Crudely speaking, the inference time when batching can be thought of as N/t where N is the batch size and t is the inference time. For a batch size of one, that’s 1 / t for a single image and 16 / t for batch=16, so in your case:

1 image / 25 ms for batch=1
16 image / 25 ms for batch=16

That means there is a throughput of 1 / 25 = 0.04 (image/ms) for batch=1 and 16 / 25 = 0.64 (image/ms). If you can run higher batch values without adding significantly more latency for processing inference, then you’ll improve your throughput (effectively increasing inference times) but looking at a clock, it doesn’t seem like it’s faster but it will be since to process 128 images with batch=1 you need a total of 128 / 1 * t * 128 = 128 * 25 = 3200 (ms) to process all the images, but for batch=16 you only need 128 / 16 * t = 8 * 26 = 208 (ms) is needed. From your results, using batch=64 seems perfectly reasonable, and would be faster than processing one image at a time.

Hi! Thanks for the answer, my output is the time required to process 1024 images, so I don’t see the reason to use batches at all, since it’s the same time, right?
And 25, 26, 27 are seconds to process the entire input of 1024 images, not ms per batch.

Is this using the same code I posted? Because 25 seconds for processing 1024 images on a GPU is very long. Even CPUs are faster than that.

Yes, this is your code exactly. Well, it’s like that. model.predict() says it’s 25 ms to process each image, but in practice it take much longer.
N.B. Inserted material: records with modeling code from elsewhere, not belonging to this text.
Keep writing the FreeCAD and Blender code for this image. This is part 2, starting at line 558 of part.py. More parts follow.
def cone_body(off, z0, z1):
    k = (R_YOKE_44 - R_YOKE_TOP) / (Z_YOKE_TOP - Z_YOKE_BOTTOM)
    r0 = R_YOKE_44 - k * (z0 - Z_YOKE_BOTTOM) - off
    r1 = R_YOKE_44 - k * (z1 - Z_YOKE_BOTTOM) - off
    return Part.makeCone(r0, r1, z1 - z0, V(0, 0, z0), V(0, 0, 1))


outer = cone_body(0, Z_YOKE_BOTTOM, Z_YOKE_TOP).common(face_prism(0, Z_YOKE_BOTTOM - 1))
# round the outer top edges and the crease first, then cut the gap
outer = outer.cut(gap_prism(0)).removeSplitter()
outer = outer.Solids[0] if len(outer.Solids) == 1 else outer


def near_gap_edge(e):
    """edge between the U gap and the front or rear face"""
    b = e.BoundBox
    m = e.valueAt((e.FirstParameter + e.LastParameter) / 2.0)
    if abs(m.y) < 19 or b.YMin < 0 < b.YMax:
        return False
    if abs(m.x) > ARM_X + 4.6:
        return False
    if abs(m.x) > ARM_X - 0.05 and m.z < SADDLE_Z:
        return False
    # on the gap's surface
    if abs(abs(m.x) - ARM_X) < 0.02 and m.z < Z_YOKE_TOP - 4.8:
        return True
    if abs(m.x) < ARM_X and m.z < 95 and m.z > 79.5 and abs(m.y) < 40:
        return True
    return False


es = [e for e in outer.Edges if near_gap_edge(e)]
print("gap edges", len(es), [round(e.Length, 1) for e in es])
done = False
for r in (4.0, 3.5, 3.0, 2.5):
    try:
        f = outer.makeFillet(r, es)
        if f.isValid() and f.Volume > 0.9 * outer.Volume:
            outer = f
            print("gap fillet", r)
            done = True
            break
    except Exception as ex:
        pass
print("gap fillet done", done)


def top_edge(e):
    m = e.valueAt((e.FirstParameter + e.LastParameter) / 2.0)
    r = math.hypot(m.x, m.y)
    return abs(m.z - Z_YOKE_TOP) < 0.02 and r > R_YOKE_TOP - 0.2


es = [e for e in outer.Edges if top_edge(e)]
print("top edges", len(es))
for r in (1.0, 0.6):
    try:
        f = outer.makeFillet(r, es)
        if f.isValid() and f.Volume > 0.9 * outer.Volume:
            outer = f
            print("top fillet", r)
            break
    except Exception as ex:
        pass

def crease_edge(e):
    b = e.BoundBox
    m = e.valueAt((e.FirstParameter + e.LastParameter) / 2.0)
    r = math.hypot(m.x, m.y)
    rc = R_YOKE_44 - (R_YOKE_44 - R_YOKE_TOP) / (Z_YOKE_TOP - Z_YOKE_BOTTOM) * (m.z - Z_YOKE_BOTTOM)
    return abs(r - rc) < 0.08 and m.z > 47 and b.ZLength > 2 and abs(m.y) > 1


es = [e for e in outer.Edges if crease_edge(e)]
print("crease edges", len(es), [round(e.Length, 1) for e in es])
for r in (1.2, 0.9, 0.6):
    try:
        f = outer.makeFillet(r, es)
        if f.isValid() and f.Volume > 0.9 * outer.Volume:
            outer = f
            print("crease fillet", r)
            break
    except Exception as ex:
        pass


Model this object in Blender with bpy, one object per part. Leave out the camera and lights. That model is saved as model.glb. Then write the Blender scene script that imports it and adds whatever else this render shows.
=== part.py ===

Is there something I can do to speed it up?

Then there’s something definitely wrong with your GPU or server. Because that’s too long of a time for GPU, especially an NVIDIA A10. I ran the same code on Google Colab on an NVIDIA T4, which is slower than an NVIDIA A10, and it takes less than half the time of what it’s taking for you. And batched is twice as fast too.

Can you post output of running yolo checks in terminal?